How to Use This Calculator Effectively
- Enter conservative selling costs. Many sellers understate commission and closing fees.
- Use realistic depreciation total from returns, not memory.
- Match filing status to your expected return filing status for the year of sale.
- Include your pre-sale taxable income so the tool can place gains into proper capital gains bands.
- Adjust state tax rate to model moves and timing options.
For planning, run at least three versions: baseline, optimistic sale price, and stress case with lower net proceeds. This gives you a tax range instead of a single fragile number.
Frequent Mistakes When Estimating House Sale Tax
- Confusing profit at closing with taxable gain on return
- Forgetting basis increases from qualified improvements
- Ignoring depreciation recapture on former rental use
- Assuming all gain is taxed at one flat capital gains rate
- Not accounting for NIIT at higher incomes
- Skipping state tax planning
- Assuming exclusion always applies without checking the 2-in-5 test
Tax Planning Ideas Before You List
Early planning can reduce surprises:
- Time the sale year: A lower-income year can reduce LTCG and NIIT exposure.

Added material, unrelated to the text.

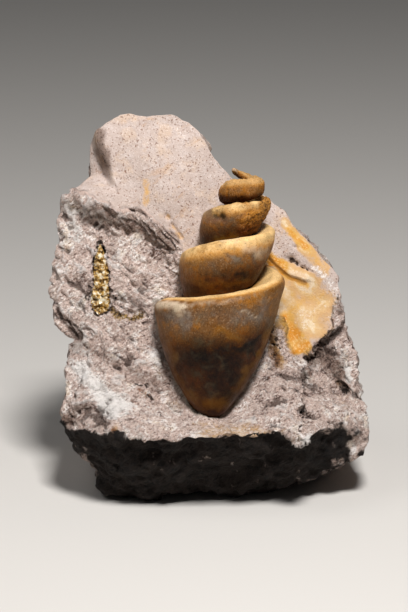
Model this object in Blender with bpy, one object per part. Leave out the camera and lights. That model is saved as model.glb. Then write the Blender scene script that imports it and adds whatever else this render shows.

- Document basis thoroughly: Gather invoices before listing, not after closing.
- Coordinate with retirement withdrawals: Large IRA or bonus income can push gain into higher brackets.
- Model multi-year strategy: If you own multiple properties, sequence sales with tax brackets in mind.
Authoritative Sources for Verification
Use these official references to validate rules and filing details:
- IRS Publication 523 (Selling Your Home)
- IRS Topic No. 409 (Capital Gains and Losses)
- IRS Schedule D Instructions and Forms
Final Takeaway
To accurately calculate tax on house sale, treat the process as a full tax analysis, not a quick subtraction. Begin with adjusted basis, subtract selling costs, test your Section 121 exclusion, isolate depreciation recapture, then apply long term capital gains and NIIT rules based on total income. Add state tax last for a realistic bottom-line estimate. This approach gives you better pricing decisions, cleaner cash-flow planning, and fewer surprises at tax time.